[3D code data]

+--

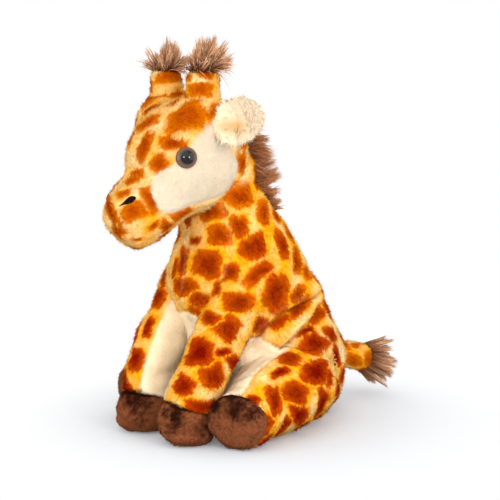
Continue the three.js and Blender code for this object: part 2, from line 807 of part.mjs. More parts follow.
const legRoom = bothSides(frontRoom).add(bothSides(hindRoom)).add(tailRoom);

// Cream panel down the front of the body, below the chest
const bellyShares = [
  [-0.16, 0.44], [0, 0.47], [0.16, 0.44], [0.24, 0.3], [0.2, 0.12], [0.1, 0.035], [-0.1, 0.035],
  [-0.2, 0.12], [-0.24, 0.3],
];

function bellyPrism(grow) {
  const corners = bellyShares.map(([out, up]) => vec(out * bodyWidth, 0, up * bodyHeight));
  const outline = smoothOutline(corners, 3, grow);
  const ringAt = (y) => outline.map((p) => vec(p.x, y, p.z));
  return toSolid(loft([ringAt(-bodyDepth), ringAt(0)]));
}

const bodyOuter = toSolid(bodyForm(0)).subtract(belowFloor);
const bodyInside = toSolid(bodyForm(-skinThickness, insideSides));
const fillingForm = toSolid(bodyForm(-skinThickness - seamGap, insideSides));
const skinFloor = halfSpace(vec(0, 0, skinThickness), vec(0, 0, -1));
const skin = bodyOuter.subtract(bodyInside.subtract(skinFloor)).subtract(legRoom);
const bodySkin = skin.subtract(bellyPrism(seamGap));
const bellyPanel = skin.intersect(bellyPrism(0));

const pelletBackShare = 0.36;
const pelletRiseShare = 0.3;
const pelletFullShare = 1.4;
const pelletFloor = skinThickness + seamGap;
const pelletMiddle = vec(0, bodyDepth * pelletBackShare, pelletFloor + pelletBagHeight * pelletRiseShare);

function pelletBagForm(grow) {
  const shape = new THREE.SphereGeometry(1, insideSides, insideSides / 2);
  const fullHeight = pelletBagHeight * pelletFullShare;
  const [x, y, z] = [pelletBagWidth, pelletBagDepth, fullHeight].map((size) => size / 2 + grow);
  const matrix = new THREE.Matrix4().makeTranslation(pelletMiddle.x, pelletMiddle.y, pelletMiddle.z);
  return toSolid(moved(shape, matrix.multiply(new THREE.Matrix4().makeScale(x, y, z))));
}

const fillingRoom = (() => {
  const deep = skinThickness + swingGap;
  const legs = frontLegRoom(deep, fillingRoomSides, 2).add(hindLegRoom(deep, fillingRoomSides, 1));
  return bothSides(legs).add(toSolid(ball(tailRoot, tailRadius, tailSides, deep)));
})();
const fillingFloor = halfSpace(vec(0, 0, pelletFloor), vec(0, 0, -1));
const fillingSpace = fillingForm.subtract(fillingFloor);
const bodyFilling = fillingSpace.subtract(fillingRoom).subtract(pelletBagForm(seamGap));
const pelletBag = pelletBagForm(0).subtract(fillingFloor).intersect(fillingForm).subtract(fillingRoom);

// Head pieces
const headWhole = toSolid(headForm(0));
const headGrown = toSolid(headForm(seamGap));
const patchFloor = toSolid(headForm(-patchThickness));
const patchBed = toSolid(headForm(-patchThickness - seamGap));
const eyeRoom = eyeSolid(seamGap).add(eyeWasher(seamGap));
const earRoom = toSolid(earRootBead(swingGap)).add(earFan());
const cheekWhole = headWhole.intersect(cheekPrism(0)).subtract(patchFloor);
const cheekPatch = cheekWhole.subtract(eyeSolid(seamGap)).subtract(neckRoom).subtract(earRoom);
const cheekRoom = cheekPrism(seamGap).subtract(patchBed);
const head = headWhole.subtract(neckRoom).subtract(bothSides(cheekRoom.add(eyeRoom).add(earRoom)));

const earOuter = joinAll(earOuterForms(0).map(toSolid));
const earLining = toSolid(earLeaf(earLiningStartShare, earMargin, 0, earLiningThickness, 0));

const horn = hornForm().subtract(headGrown).subtract(earRoom);
const tuft = hornTuft().subtract(headGrown);

// The mane runs over the back of the head, then down the back of the neck
const upperManeShares = [[0.06, 1], [0.02, 1], [0, 1], [0.015, -1], [0.035, -1]];
const upperManePoints = upperManeShares.map(([share, side]) => headSurface(share, (Math.PI / 2) * side));
const maneTopHeight = neckPivot.z - maneTopDrop;
const lowerManeShares = [0, 0.066, 0.132, 0.2];
const lowerManePoints = lowerManeShares.map((share) => {
  return bodySurface(maneTopHeight - share * bodyHeight, 0, false);
});
const upperMane = maneRow(upperManePoints, maneUpperLocks).subtract(headGrown).subtract(neckRoom);
const bodyGrown = toSolid(bodyForm(seamGap));
const lowerManeWhole = maneRow(lowerManePoints, maneLowerLocks).subtract(bodyGrown);

// Limbs, cut at their hooves
const frontSolid = joinAll(frontLegForms(0).map(toSolid)).subtract(belowFloor);
const [frontShin, frontToe] = frontLegLine().slice(-2);
const frontTangent = frontToe.sub(frontShin).normalize();
const frontCut = vec(frontHoof.x, frontHoof.y, frontHoofHeight);
const frontLeg = frontSolid.subtract(halfSpace(frontCut, frontTangent));
const frontHoofCut = frontCut.clone().addScaledVector(frontTangent, seamGap);
const frontHoofSolid = frontSolid.intersect(halfSpace(frontHoofCut, frontTangent));

const hindSolid = joinAll(hindLegForms(0).map(toSolid)).subtract(belowFloor);
const hindTangent = hindHoof.clone().sub(hip).setZ(0).normalize();
const hindCut = hindHoof.clone().addScaledVector(hindTangent, -hindHoofLength);
const hindLeg = hindSolid.subtract(halfSpace(hindCut, hindTangent));
const hindHoofCut = hindCut.clone().addScaledVector(hindTangent, seamGap);
const hindHoofSolid = hindSolid.intersect(halfSpace(hindHoofCut, hindTangent));

const tail = joinAll(tailForms(0).map(toSolid));
const tailGrown = joinAll(tailForms(seamGap).map(toSolid));
const tailTuftBaseShare = 0.7;
const tailTuftBaseSides = 12;
const tailTuftSpreadDegrees = 42;
const tailTuftUnevenShare = 0.14;
const tailTuftDroopShare = 0.16;

function tailTuft() {
  const back = tailEnd.clone().sub(tailRoot).normalize();
  const spin = new THREE.Quaternion().setFromUnitVectors(axisZ, back);
  const base = toSolid(ball(tailEnd, tailRadius * tailTuftBaseShare, tailTuftBaseSides, 0));
  const locks = capDirections(tailTuftLocks, tailTuftSpreadDegrees).map((direction, i) => {
    const aim = direction.clone().applyQuaternion(spin);
    const length = tailTuftLength * uneven(i, 2.1, tailTuftUnevenShare);
    return lock(tailEnd, aim, vec(0, 0, -tailTuftDroopShare), length, lockRadius);
  });
  return joinAll([base, ...locks]).subtract(tailGrown).subtract(belowFloor);
}

// Colours and finishes
const finishes = {
  spottedPlush: new THREE.MeshStandardMaterial({ color: 0xd8781c, roughness: 0.95, metalness: 0 }),
  creamPlush: new THREE.MeshStandardMaterial({ color: 0xefe2c6, roughness: 0.95, metalness: 0 }),
  brownPlush: new THREE.MeshStandardMaterial({ color: 0x5a3624, roughness: 0.95, metalness: 0 }),
  yarn: new THREE.MeshStandardMaterial({ color: 0x9a6a4c, roughness: 0.9, metalness: 0 }),
  eyePlastic: new THREE.MeshStandardMaterial({ color: 0x2a1a12, roughness: 0.1, metalness: 0 }),
  washerPlastic: new THREE.MeshStandardMaterial({ color: 0xe8e8e4, roughness: 0.5, metalness: 0 }),
  fibre: new THREE.MeshStandardMaterial({ color: 0xf4f4f2, roughness: 1, metalness: 0 }),
  bagCloth: new THREE.MeshStandardMaterial({ color: 0xd9d9d9, roughness: 0.9, metalness: 0 }),
};

const giraffe = new THREE.Group();

function addPiece(parent, name, solid, finish) {
  const mesh = new THREE.Mesh(toGeometry(solid), finishes[finish]);
  mesh.name = name;
  parent.add(mesh);
}

function addPair(parent, name, solid, finish) {
  addPiece(parent, `${name}_left`, solid, finish);
  addPiece(parent, `${name}_right`, toSolid(mirrored(toGeometry(solid))), finish);
}

const bodyGroup = new THREE.Group();
addPiece(bodyGroup, 'body_skin', bodySkin, 'spottedPlush');
addPiece(bodyGroup, 'belly_panel', bellyPanel, 'creamPlush');
addPiece(bodyGroup, 'body_filling', bodyFilling, 'fibre');
addPiece(bodyGroup, 'pellet_bag', pelletBag, 'bagCloth');
addPiece(bodyGroup, 'neck_mane', lowerManeWhole, 'yarn');

const headGroup = new THREE.Group();
addPiece(headGroup, 'head', head, 'spottedPlush');
addPair(headGroup, 'cheek_patch', cheekPatch, 'creamPlush');
addPair(headGroup, 'eye', eyeSolid(0), 'eyePlastic');
addPair(headGroup, 'eye_washer', eyeWasher(0), 'washerPlastic');
addPair(headGroup, 'horn', horn, 'spottedPlush');
addPair(headGroup, 'horn_tuft', tuft, 'yarn');
addPiece(headGroup, 'head_mane', upperMane, 'yarn');
addPair(headGroup, 'ear_outer', earOuter, 'spottedPlush');
addPair(headGroup, 'ear_lining', earLining, 'creamPlush');

const limbGroup = new THREE.Group();
addPair(limbGroup, 'front_leg', frontLeg, 'spottedPlush');
addPair(limbGroup, 'front_hoof', frontHoofSolid, 'brownPlush');
addPair(limbGroup, 'hind_leg', hindLeg, 'spottedPlush');
addPair(limbGroup, 'hind_hoof', hindHoofSolid, 'brownPlush');
addPiece(limbGroup, 'tail', tail, 'spottedPlush');
addPiece(limbGroup, 'tail_tuft', tailTuft(), 'yarn');

giraffe.add(bodyGroup, headGroup, limbGroup);

export default giraffe;
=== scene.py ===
import json
import math

import bpy
import numpy as np
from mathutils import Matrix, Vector
from mathutils.bvhtree import BVHTree


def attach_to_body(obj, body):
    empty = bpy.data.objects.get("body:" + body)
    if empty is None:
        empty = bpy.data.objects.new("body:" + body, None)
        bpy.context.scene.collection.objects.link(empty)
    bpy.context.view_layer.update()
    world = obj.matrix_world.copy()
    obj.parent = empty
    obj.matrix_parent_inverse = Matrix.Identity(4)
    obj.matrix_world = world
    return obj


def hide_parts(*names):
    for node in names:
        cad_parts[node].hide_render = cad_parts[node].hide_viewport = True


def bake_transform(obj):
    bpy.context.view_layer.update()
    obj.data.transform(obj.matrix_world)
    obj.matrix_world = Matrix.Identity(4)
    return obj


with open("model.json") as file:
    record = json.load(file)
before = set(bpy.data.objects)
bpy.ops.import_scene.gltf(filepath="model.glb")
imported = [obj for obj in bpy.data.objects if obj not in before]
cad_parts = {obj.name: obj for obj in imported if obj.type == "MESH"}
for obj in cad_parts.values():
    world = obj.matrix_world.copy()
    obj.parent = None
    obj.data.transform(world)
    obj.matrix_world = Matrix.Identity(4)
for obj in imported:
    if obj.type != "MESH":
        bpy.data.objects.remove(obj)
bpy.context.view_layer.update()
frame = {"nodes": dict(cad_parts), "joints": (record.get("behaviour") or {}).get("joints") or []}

MM = 0.001
TAU = math.tau
X_AXIS, Y_AXIS, Z_AXIS = np.eye(3)
JOINTS = {joint["name"]: np.array(joint["pos_m"]) / MM for joint in frame["joints"]}
MIRROR = np.array([-1.0, 1.0, 1.0])

# Camera, in millimetres, for a picture of 500 by 500 pixels
PICTURE_SIZE = 500
CAMERA_PLACE = np.array([702.0, -599.0, 235.0])
CAMERA_AIM = np.array([36.0, -40.0, 120.0])
CAMERA_LENS = 101.0
CAMERA_SENSOR = 36.0

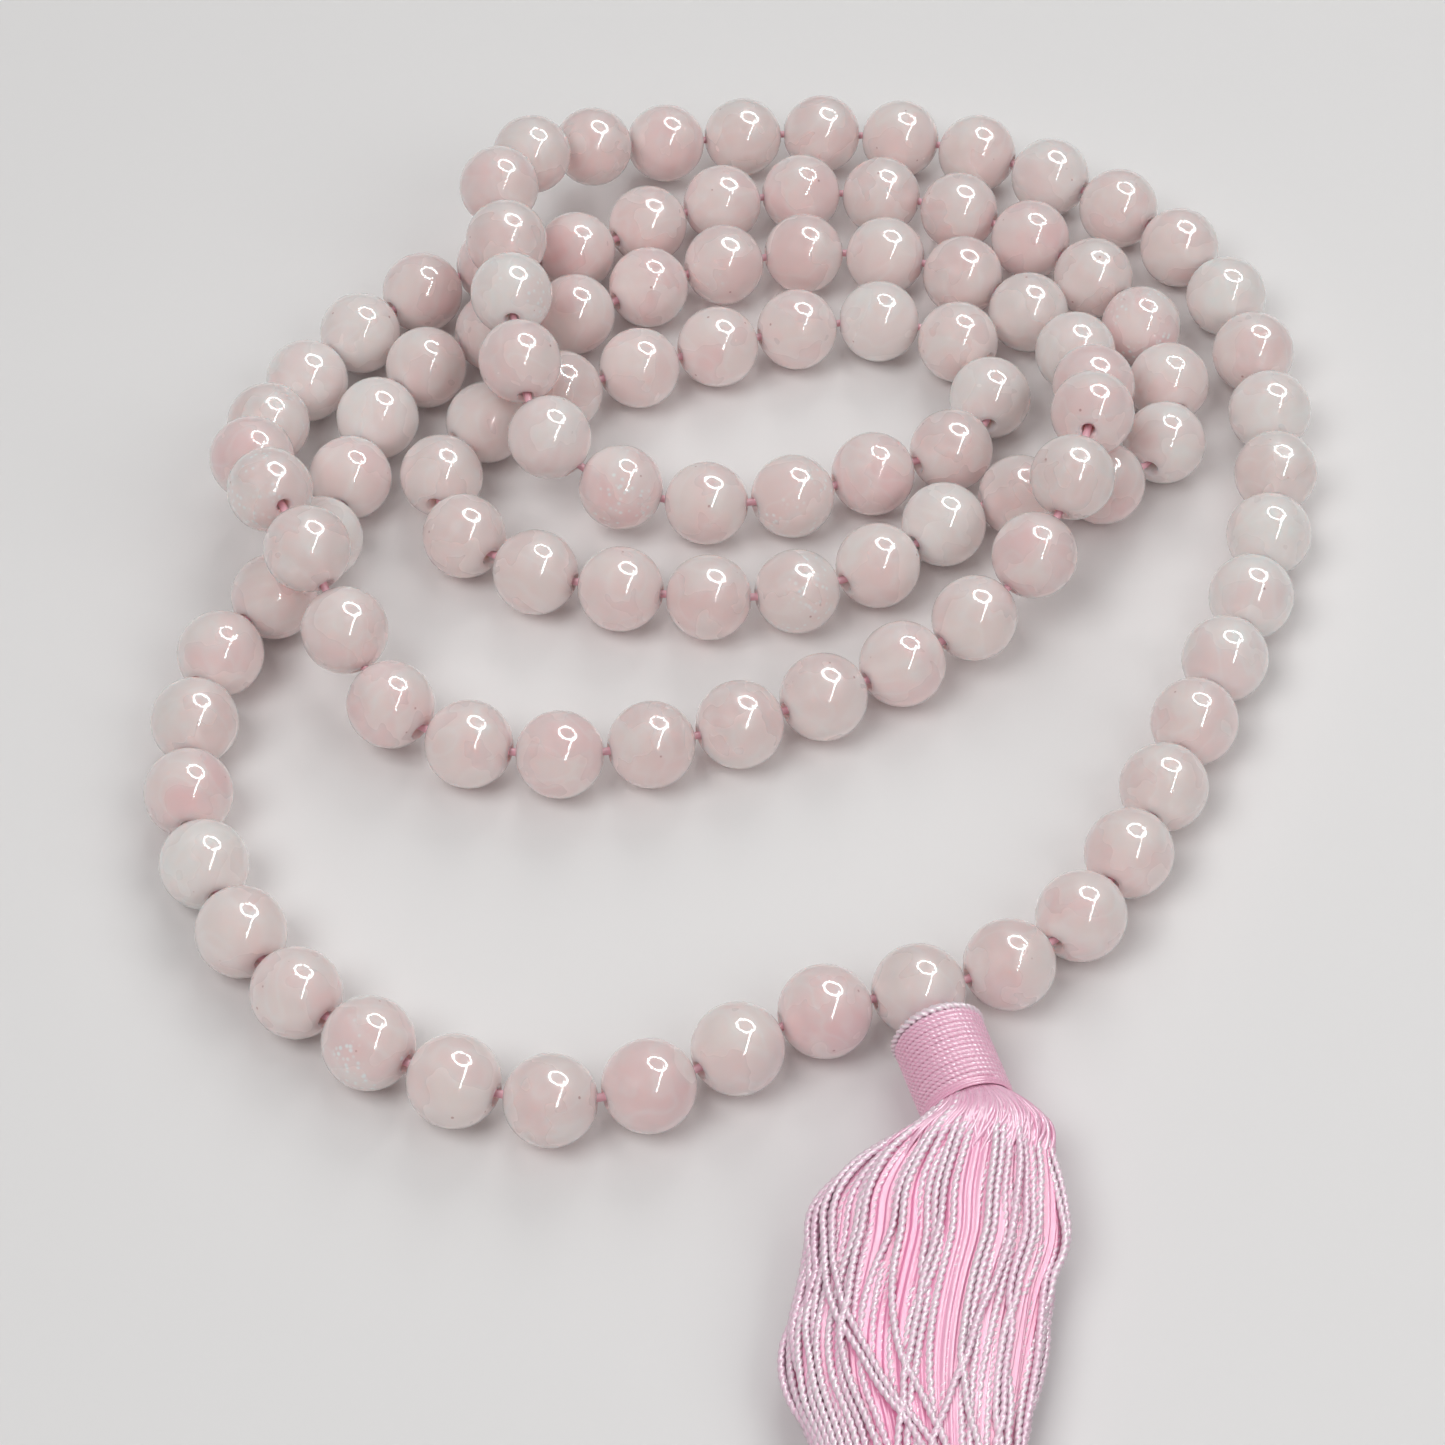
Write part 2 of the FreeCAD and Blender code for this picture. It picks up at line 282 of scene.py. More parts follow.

+--

*GIVEN EXERCISE*
The lines to return begin at the first line of the records and end at the line holding "const pelletMiddle = vec(0, bodyDepth"; please return them exactly, including both, and nothing beyond.

*SOLUTION FOR THIS PROBLEM*
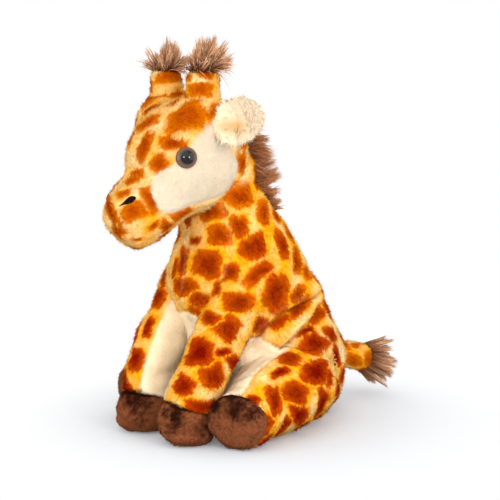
Continue the three.js and Blender code for this object: part 2, from line 807 of part.mjs. More parts follow.
const legRoom = bothSides(frontRoom).add(bothSides(hindRoom)).add(tailRoom);

// Cream panel down the front of the body, below the chest
const bellyShares = [
  [-0.16, 0.44], [0, 0.47], [0.16, 0.44], [0.24, 0.3], [0.2, 0.12], [0.1, 0.035], [-0.1, 0.035],
  [-0.2, 0.12], [-0.24, 0.3],
];

function bellyPrism(grow) {
  const corners = bellyShares.map(([out, up]) => vec(out * bodyWidth, 0, up * bodyHeight));
  const outline = smoothOutline(corners, 3, grow);
  const ringAt = (y) => outline.map((p) => vec(p.x, y, p.z));
  return toSolid(loft([ringAt(-bodyDepth), ringAt(0)]));
}

const bodyOuter = toSolid(bodyForm(0)).subtract(belowFloor);
const bodyInside = toSolid(bodyForm(-skinThickness, insideSides));
const fillingForm = toSolid(bodyForm(-skinThickness - seamGap, insideSides));
const skinFloor = halfSpace(vec(0, 0, skinThickness), vec(0, 0, -1));
const skin = bodyOuter.subtract(bodyInside.subtract(skinFloor)).subtract(legRoom);
const bodySkin = skin.subtract(bellyPrism(seamGap));
const bellyPanel = skin.intersect(bellyPrism(0));

const pelletBackShare = 0.36;
const pelletRiseShare = 0.3;
const pelletFullShare = 1.4;
const pelletFloor = skinThickness + seamGap;
const pelletMiddle = vec(0, bodyDepth * pelletBackShare, pelletFloor + pelletBagHeight * pelletRiseShare);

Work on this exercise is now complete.